Red banner with a quote from the text saying, "It's important to evaluate PRF insurance as a long-game risk management tool for your ranch, rather than a short-term "quick fix" for dry conditions."

*Please note that any exact numbers in these scenarios have been adjusted to protect the privacy of producers insured through Redd Summit. 

Example 1: The Comeback

In 2019 a rancher in southern Utah placed over 50% of his coverage across the Jan-Feb, Mar-Apr, and May-Jun intervals. That year, those intervals were completely washed out, meaning this policy did not trigger any indemnities for the year's first half.
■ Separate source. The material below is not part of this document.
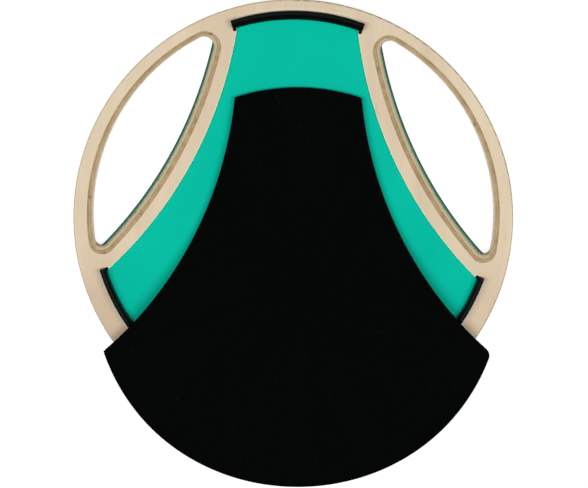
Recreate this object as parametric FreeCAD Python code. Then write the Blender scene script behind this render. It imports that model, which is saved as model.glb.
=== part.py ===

With a premium of more than $50,000, this rancher was expecting to write a check on the September 1st due date. However, rainfall was historically low during the Jul-Aug and Oct-Nov intervals, where the rancher had placed the remaining half of his coverage. These intervals not only triggered enough indemnity to pay off the rancher’s premium, but they also provided a net indemnity of nearly $6,000 to the rancher at the end of the year. So, although this policy had a rainy first half, the policyholder still ended the year by cashing a check rather than making one out. 

Black banner with a money symbol on the left and text on the right saying, "...although this policy had a rainy first half, the policyholder still ended the year by cashing a check rather than making one out."

Example 2: The Long Hauler

Now, let’s look at an example of a policyholder who did end up owing their premium. For one operation with land in Nevada and Utah, 2019 was their first year with PRF coverage, and unlike the previous example, this policyholder ended up owing more than $80,000 of their nearly $300,000 premium when the year was through. Despite this, the policyholder renewed their policy for 2020 and netted more than $1,000,000 in indemnity. This positive net pattern continued in 2021 and 2022 making this operation’s net more than $2.5 million in indemnity throughout the lifetime of their PRF policy. 

Blue flyer with rainclouds and raindrops. The text underneath states, "A couple of wet intervals, or even wet years, are not a reason to throw in the towel on PRF insurance. In fact, doing so could mean missing out on thousands, or even millions, of dollars over the coming years,"

Examples like the one above are not exclusive to operations with large acreage either. One of our ranchers in Wyoming owed nearly $10,000 on his premium his first year, but now his policy still has a lifetime net indemnity of more than $350,000. Another owed just over $3,000 on his premium one year but over the next three years saw net indemnities between $19,000 and $70,000 making his lifetime net indemnity well over $100,000.

The bottom line is that while you may owe a portion of your premium some years, or experience some washed-out intervals, the outcome of your PRF policy is still overwhelmingly positive when spread over several years or its lifetime. A couple of wet intervals, or even wet years, are not a reason to throw in the towel on PRF insurance. In fact, doing so could mean missing out on thousands, or even millions, of dollars over the coming years.

This is because your Redd Summit agent allocated your coverage in a way that would have historically benefitted your operation the most, or in other words, had the highest net indemnity, over the last 20 years, even considering years where you may have owed a portion of your premium. 

For now, the year is young and there are still plenty of indemnities to be paid, despite this first wet interval for the west. And even if you do owe a portion of your premium at the end of this year, your odds of making that money, and then some, back next year are extremely high.